Pour faire face à la pandémie, Médecins sans frontières a décidé de déployer à Batangafo, ainsi que dans deux autres villes du nord (Kabo et Ndélé), ce que les docteurs nomment le TPPI
Au nord-ouest de la Centrafrique, le paludisme fait des ravages. Dans la seule ville de Batangafo, près de 40 000 personnes ont déjà contracté la maladie depuis le début de l’année. Le paludisme y est devenu la principale cause de mortalité chez les enfants de moins de 5 ans. Pour faire face à la pandémie, Médecins sans frontières (MSF) a décidé de déployer à Batangafo, ainsi que dans deux autres villes du nord (Kabo et Ndélé), ce que les docteurs nomment le TPPI (traitement préventif et présomptif intermittent).
Sous ce sigle se cache un traitement aux propriétés étonnantes. En effet, en attendant le développement d’un hypothétique vaccin, MSF teste aujourd’hui une nouvelle molécule, approuvée par l’OMS : la dihydroartémisinine-pipéraquine (DHA/PQ).
Une diminution de la mortalité allant de 50 à 80%
Début août, trois jours durant, les agents de santé de MSF, installés dans le lycée de la ville de Batangafo, ont administré ce traitement novateur à près de 7 000 enfants. Sur la table de distribution, Marguerite fait avaler un cachet aux enfants. « Pour les plus petits, je broie le médicament en le mélangeant avec du sucre et de l’eau », explique-t-elle. Les médecins donnent ensuite trois comprimés aux mères de famille qui devront l’administrer à leur progéniture au début du mois suivant.
«Cette molécule va à la fois traiter le paludisme et le prévenir. Elle reste dans le sang pendant une durée de 3 à 4 semaines», explique Patrick Irengue, référent du projet à MSF. «Le processus a déjà été expérimenté à Madawa, au Niger en 2014.» Mais si le TPPI a déjà été mis en place par le passé, c’est la première fois que la nouvelle molécule DHA/PQ est utilisée. «Les résultats sont sans appel. Ils montrent une diminution allant de 50 à 80 % du taux de mortalité, suivie d’une baisse des consultations et des admissions pour des cas de paludisme», explique Patrick Irengue.
Une situation délicate sur le terrain
Dans la campagne centrafricaine, le monde médical suscite cependant la suspicion. Isidore Feimona, assistant de la chef de projet, explique qu’un gros travail de sensibilisation a été nécessaire pour faire comprendre aux mamans les bienfaits de la campagne de traitement. «Beaucoup ont peur, elles cachent les enfants lorsque nous arrivons». Pour lutter contre cette défiance, MSF déploie sur le terrain une vingtaine de personnes surnommées « agents palu’», chargés de sensibiliser les populations. «J’ai beaucoup discuté avec d’autres mamans avant de me décider à venir.

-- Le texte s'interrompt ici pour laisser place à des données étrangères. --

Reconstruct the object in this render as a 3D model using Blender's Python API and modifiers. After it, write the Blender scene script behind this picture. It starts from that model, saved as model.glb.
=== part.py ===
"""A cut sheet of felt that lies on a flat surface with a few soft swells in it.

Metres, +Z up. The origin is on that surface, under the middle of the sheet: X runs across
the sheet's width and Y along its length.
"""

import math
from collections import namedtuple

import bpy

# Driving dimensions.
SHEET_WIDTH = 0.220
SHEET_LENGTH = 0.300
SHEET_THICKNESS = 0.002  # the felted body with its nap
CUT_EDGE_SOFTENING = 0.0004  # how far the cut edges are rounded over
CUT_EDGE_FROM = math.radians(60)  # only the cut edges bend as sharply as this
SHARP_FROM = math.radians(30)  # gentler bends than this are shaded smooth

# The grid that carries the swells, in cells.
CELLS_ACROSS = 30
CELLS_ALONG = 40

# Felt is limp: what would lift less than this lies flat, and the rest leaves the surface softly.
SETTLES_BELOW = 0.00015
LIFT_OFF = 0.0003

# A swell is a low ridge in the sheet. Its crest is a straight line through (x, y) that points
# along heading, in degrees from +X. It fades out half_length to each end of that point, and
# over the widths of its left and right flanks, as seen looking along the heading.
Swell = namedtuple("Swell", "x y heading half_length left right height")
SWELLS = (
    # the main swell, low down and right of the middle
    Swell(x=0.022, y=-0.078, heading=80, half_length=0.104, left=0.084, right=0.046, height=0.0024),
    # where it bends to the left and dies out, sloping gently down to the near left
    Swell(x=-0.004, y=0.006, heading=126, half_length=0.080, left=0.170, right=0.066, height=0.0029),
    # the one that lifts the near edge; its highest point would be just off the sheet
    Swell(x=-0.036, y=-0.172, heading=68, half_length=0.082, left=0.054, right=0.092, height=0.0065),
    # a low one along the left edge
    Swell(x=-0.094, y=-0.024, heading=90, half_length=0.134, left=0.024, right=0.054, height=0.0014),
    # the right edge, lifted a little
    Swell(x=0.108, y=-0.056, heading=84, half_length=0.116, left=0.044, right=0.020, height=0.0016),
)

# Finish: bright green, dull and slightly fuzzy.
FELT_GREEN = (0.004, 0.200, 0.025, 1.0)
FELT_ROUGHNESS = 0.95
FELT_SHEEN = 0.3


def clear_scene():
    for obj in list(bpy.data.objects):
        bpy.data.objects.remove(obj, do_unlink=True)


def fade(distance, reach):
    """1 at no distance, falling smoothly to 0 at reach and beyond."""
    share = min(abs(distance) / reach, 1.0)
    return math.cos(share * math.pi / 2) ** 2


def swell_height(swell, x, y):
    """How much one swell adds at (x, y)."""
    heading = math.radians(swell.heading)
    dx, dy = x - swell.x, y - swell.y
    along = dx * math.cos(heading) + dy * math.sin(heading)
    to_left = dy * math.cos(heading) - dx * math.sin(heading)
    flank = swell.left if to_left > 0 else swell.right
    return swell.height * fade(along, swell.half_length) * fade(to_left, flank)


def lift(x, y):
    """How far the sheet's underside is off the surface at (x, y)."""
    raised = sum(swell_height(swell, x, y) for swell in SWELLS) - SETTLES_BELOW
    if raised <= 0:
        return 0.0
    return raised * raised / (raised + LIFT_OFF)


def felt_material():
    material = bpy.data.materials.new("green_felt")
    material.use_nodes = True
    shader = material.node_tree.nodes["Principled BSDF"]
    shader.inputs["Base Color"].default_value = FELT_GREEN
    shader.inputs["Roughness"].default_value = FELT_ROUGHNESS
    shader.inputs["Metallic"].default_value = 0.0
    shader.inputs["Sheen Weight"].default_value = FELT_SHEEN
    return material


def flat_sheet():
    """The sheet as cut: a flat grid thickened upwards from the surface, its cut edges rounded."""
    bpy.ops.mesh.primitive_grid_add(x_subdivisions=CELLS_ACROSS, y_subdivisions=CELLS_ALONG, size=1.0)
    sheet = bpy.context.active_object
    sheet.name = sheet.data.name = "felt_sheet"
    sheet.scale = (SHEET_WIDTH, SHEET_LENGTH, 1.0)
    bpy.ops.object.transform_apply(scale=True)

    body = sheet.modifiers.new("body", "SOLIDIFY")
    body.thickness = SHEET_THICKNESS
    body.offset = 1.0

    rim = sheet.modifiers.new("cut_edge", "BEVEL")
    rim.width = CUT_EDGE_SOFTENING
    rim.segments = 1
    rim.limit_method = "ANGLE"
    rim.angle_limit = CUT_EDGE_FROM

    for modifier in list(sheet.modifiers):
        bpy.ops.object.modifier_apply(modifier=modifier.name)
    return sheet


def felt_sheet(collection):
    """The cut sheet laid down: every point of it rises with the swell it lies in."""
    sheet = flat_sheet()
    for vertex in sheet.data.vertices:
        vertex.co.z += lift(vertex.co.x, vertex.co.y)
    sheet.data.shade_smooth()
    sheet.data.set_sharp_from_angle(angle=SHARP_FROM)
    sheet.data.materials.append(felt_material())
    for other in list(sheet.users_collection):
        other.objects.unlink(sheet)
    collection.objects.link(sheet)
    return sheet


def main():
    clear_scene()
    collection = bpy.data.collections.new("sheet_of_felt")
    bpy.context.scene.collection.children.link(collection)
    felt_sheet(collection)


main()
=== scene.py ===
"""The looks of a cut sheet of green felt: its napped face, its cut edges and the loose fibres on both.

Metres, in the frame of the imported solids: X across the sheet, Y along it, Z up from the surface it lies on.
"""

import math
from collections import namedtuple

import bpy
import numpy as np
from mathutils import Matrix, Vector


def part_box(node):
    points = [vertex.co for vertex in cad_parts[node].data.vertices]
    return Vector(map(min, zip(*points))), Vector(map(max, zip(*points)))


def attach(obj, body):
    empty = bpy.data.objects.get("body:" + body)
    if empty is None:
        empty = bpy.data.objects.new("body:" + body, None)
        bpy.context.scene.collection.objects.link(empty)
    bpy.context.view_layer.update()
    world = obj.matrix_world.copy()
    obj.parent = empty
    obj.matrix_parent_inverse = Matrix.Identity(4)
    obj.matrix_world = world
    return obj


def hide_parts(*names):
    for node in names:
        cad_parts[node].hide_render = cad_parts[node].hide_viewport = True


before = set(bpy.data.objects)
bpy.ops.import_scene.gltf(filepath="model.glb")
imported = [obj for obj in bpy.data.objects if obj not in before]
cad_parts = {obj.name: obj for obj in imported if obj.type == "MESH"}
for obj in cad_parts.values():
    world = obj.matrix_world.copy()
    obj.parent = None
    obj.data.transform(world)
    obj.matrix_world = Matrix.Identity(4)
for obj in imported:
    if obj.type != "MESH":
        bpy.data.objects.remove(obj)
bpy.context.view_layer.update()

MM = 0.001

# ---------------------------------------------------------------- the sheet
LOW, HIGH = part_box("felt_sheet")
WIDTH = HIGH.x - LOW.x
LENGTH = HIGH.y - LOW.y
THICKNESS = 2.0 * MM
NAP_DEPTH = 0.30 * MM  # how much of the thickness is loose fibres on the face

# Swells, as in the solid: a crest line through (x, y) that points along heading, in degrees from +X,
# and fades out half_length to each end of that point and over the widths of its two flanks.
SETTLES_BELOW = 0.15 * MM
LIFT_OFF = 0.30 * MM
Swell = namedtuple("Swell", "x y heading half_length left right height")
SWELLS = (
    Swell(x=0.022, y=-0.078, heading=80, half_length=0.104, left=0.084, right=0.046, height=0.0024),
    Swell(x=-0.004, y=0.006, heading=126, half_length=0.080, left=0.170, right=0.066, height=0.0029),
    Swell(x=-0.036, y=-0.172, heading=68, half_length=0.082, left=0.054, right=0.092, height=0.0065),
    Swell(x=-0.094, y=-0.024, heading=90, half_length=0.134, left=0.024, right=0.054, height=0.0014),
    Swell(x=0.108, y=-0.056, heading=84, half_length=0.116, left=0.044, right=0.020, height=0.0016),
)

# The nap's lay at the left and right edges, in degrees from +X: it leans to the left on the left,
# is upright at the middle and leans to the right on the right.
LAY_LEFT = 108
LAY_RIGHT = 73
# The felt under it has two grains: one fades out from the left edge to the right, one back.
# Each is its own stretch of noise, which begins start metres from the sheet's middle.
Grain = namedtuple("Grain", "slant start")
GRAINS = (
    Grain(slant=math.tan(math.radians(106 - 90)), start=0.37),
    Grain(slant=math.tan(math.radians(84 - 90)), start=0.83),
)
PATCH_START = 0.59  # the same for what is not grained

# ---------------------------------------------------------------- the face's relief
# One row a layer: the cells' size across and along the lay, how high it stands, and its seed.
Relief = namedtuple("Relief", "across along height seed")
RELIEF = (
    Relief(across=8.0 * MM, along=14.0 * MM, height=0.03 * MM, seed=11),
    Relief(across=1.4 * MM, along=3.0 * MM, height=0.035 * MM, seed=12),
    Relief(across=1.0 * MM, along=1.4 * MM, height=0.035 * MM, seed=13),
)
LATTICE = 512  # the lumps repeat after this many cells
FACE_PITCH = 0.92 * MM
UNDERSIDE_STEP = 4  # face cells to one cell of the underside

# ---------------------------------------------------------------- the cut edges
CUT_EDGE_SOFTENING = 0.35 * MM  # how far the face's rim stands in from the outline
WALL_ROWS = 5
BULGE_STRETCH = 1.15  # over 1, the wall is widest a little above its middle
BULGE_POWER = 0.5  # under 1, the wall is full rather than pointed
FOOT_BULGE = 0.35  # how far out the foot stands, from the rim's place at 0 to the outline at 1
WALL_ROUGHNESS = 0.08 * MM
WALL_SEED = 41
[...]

Mais finalement, j’ai compris que c’était bon pour mes bébés», raconte Irène, 25 ans, qui patiente depuis plusieurs heures dans la file d’attente avec ses deux enfants. D’autres mères de famille sont «parties aux champs avec les enfants», pour éviter le traitement.
«La bataille de Batangafo» a aussi laissé des traces. Le 30 juillet 2014, des combats éclatent lorsque des anti-balaka attaquent des bases Séléka, faisant 22 morts et des dizaines de blessés. Aujourd’hui, le lycée du village est déserté par les élèves, les bâtiments publics sont dévastés, les autorités judiciaires et administratives, envolées. Le camp de du village accueille 28 000 déplacés et est devenu depuis quelques mois le plus grand du pays.

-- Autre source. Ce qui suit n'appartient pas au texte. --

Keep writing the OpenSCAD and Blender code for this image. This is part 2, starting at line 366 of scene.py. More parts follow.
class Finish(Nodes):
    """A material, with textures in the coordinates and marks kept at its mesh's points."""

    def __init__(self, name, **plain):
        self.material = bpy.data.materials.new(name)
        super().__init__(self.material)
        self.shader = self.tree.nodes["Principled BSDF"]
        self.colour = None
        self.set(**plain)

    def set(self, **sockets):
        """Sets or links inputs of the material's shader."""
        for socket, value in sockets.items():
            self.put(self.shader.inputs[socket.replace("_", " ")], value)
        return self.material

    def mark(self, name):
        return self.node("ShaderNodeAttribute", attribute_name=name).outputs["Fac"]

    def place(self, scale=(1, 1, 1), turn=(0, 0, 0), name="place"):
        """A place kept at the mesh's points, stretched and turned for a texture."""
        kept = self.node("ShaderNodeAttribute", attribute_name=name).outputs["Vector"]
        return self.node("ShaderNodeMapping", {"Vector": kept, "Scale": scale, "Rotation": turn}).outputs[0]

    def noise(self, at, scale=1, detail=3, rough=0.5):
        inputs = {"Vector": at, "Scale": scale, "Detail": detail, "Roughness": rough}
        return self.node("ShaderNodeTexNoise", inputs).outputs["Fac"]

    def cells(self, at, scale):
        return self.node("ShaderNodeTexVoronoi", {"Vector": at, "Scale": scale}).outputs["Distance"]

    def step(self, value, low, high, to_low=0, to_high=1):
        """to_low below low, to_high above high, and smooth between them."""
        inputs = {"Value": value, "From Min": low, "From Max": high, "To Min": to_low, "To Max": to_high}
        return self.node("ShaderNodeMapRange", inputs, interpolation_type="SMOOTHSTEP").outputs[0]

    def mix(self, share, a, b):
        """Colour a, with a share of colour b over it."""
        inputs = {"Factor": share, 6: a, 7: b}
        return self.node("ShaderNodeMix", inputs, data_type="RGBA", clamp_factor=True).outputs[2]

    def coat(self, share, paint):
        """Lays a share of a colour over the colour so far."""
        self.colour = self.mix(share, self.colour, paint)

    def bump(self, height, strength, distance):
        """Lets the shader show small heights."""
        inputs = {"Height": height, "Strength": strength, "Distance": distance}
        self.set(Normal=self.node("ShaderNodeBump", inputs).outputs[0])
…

«La sécurité est notre principale préoccupation»
Le deuxième jour de la campagne, des rebelles musulmans de l’ex-coalition Séléka, accusés d’avoir gravement blessé un commerçant chrétien et pourchassés par une foule en colère, se sont réfugiés dans la base de MSF. La foule s’est massée devant le bâtiment, exigeant que leur soient rendus les deux musulmans, avant de caillasser le portail. Les Casques bleus ont finalement dû intervenir pour récupérer les fuyards et calmer la population.
Médecins sans frontières a immédiatement gelé tous ses déplacements de personnels et renforcé la vigilance autour de ses sites. «La sécurité, c’est notre principale préoccupation», explique Helena Valencia, chef du projet MSF à Batangafo. Dans cette partie du pays, à quelques centaines de kilomètres de la frontière avec le Tchad, les ex-rebelles Séléka et les miliciens anti-balaka continuent de s’affronter, entravant l’action humanitaire et l’accès aux services de santé.